-------- Available data --------

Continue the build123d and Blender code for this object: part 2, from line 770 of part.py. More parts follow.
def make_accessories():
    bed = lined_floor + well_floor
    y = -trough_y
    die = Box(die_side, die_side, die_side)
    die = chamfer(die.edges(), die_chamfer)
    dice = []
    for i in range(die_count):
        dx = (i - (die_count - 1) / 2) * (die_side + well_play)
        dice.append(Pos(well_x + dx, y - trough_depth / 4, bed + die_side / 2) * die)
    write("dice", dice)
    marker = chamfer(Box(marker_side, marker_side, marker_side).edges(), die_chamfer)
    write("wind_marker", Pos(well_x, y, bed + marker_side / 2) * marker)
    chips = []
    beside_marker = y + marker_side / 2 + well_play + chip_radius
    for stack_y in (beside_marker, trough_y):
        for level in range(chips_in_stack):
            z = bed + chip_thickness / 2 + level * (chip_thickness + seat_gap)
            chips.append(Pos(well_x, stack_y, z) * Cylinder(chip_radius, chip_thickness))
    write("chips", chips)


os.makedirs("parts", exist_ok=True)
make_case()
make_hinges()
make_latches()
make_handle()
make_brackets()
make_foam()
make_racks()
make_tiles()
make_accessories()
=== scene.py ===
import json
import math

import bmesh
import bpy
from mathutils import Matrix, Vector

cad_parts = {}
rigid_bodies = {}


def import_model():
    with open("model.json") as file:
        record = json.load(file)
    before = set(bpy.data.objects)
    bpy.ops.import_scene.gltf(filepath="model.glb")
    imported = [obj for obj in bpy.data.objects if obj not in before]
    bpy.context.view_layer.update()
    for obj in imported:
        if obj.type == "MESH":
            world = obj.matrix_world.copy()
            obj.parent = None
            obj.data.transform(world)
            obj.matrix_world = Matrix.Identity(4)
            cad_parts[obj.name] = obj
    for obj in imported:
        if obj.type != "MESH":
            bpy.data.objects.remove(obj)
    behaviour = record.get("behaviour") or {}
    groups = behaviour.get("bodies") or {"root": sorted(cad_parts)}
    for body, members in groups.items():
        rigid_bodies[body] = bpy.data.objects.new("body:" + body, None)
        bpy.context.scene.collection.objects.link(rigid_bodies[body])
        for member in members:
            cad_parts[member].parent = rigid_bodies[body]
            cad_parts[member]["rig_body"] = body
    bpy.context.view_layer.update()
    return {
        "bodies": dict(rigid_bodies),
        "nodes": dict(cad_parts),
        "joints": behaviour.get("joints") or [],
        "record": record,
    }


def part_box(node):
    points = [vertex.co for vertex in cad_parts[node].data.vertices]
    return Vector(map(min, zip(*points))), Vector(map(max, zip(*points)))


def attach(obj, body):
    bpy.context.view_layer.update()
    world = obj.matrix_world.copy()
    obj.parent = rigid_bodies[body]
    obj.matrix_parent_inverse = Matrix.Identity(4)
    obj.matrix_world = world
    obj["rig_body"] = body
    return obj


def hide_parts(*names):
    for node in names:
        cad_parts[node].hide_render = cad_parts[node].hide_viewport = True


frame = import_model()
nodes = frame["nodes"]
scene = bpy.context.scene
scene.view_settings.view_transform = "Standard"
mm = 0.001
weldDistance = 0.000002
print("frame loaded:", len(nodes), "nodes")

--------
-------- Available data --------

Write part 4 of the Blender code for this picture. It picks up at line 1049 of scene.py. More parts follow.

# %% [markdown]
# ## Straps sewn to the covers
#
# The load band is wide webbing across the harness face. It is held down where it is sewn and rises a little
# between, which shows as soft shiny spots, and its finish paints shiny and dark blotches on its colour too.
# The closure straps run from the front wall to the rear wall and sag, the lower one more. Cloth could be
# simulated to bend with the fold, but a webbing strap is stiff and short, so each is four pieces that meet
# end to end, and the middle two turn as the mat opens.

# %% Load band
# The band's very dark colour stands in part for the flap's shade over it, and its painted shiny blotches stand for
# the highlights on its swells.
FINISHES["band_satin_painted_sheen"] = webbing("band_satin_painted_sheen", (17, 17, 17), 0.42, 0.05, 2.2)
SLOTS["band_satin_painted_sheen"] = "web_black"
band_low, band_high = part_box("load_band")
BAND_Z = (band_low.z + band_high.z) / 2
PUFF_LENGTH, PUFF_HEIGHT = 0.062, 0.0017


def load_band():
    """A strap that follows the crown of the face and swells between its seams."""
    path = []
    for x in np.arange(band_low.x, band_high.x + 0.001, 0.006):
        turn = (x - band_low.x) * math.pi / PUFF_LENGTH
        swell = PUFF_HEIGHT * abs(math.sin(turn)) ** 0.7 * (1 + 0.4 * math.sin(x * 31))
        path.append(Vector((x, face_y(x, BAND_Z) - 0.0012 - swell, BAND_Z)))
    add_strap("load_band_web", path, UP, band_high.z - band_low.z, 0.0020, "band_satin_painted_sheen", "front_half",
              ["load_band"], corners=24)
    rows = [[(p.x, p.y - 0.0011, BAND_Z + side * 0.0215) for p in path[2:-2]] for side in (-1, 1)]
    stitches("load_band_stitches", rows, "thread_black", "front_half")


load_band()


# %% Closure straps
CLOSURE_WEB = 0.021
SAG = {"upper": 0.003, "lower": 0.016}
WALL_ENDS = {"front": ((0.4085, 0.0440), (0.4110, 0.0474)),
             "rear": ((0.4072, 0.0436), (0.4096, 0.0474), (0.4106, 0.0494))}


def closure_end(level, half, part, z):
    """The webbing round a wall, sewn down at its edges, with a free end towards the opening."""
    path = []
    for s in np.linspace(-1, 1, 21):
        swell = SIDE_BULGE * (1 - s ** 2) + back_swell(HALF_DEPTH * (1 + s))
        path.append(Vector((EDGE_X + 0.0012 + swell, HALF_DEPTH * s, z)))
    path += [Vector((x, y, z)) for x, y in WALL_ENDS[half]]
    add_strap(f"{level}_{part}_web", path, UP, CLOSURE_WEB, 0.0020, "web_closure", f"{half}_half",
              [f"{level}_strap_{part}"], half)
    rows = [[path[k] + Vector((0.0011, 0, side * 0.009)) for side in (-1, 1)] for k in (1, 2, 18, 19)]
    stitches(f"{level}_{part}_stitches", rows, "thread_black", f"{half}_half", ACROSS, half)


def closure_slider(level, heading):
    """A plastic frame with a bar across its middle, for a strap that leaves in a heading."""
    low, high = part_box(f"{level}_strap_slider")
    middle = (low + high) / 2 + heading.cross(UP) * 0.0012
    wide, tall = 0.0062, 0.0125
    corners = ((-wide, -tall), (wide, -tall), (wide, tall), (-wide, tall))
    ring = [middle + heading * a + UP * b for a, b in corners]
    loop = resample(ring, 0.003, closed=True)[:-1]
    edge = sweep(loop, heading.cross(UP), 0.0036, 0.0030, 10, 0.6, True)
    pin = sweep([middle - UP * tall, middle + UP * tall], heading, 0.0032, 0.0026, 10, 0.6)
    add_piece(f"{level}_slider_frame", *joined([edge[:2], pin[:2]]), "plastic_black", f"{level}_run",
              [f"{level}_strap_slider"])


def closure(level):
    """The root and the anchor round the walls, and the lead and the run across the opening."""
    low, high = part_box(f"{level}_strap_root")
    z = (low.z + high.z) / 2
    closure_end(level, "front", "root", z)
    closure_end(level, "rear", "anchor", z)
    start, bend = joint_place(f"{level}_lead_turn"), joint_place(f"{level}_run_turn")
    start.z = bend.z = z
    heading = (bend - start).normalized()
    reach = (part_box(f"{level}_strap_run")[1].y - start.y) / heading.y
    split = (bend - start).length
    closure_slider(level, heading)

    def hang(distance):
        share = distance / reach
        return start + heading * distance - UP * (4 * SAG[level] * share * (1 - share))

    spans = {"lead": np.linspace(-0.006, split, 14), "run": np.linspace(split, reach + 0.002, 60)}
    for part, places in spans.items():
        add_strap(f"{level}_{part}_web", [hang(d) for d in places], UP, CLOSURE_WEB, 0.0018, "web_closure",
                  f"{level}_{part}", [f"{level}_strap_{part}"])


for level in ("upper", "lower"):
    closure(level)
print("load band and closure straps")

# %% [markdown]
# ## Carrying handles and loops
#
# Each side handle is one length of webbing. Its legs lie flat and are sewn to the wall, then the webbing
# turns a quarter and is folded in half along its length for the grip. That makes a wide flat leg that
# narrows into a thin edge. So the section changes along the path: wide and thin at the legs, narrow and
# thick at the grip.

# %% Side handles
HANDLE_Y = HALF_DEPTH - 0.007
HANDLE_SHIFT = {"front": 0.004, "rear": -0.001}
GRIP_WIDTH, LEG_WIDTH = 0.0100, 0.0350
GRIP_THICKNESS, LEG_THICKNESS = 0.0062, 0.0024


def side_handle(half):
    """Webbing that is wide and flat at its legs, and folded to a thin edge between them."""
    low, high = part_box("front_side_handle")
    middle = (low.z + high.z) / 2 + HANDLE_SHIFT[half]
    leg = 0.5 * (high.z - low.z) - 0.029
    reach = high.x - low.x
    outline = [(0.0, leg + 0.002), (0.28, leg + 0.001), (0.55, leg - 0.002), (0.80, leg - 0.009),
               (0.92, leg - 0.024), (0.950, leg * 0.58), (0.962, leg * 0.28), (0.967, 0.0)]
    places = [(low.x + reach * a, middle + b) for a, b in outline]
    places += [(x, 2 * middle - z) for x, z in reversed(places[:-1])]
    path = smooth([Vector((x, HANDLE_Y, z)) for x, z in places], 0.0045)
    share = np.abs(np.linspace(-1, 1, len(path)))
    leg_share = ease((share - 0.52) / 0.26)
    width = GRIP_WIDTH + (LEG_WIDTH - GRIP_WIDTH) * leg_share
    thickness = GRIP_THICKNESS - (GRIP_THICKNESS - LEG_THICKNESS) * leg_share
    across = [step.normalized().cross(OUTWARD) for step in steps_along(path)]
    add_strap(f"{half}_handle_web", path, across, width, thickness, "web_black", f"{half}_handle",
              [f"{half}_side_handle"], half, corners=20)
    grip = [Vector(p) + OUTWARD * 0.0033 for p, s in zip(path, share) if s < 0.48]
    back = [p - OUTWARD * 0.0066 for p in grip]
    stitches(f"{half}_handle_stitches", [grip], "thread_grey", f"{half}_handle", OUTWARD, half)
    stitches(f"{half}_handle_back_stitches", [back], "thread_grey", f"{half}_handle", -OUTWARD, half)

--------

To be done: Among the entries above, locate the lines containing "bpy.context.scene.collection.objects.link(rigid_bodies[body])" and "for node in", and transcribe exactly those two lines and all lines between.

Reply:
        bpy.context.scene.collection.objects.link(rigid_bodies[body])
        for member in members:
            cad_parts[member].parent = rigid_bodies[body]
            cad_parts[member]["rig_body"] = body
    bpy.context.view_layer.update()
    return {
        "bodies": dict(rigid_bodies),
        "nodes": dict(cad_parts),
        "joints": behaviour.get("joints") or [],
        "record": record,
    }


def part_box(node):
    points = [vertex.co for vertex in cad_parts[node].data.vertices]
    return Vector(map(min, zip(*points))), Vector(map(max, zip(*points)))


def attach(obj, body):
    bpy.context.view_layer.update()
    world = obj.matrix_world.copy()
    obj.parent = rigid_bodies[body]
    obj.matrix_parent_inverse = Matrix.Identity(4)
    obj.matrix_world = world
    obj["rig_body"] = body
    return obj


def hide_parts(*names):
    for node in names:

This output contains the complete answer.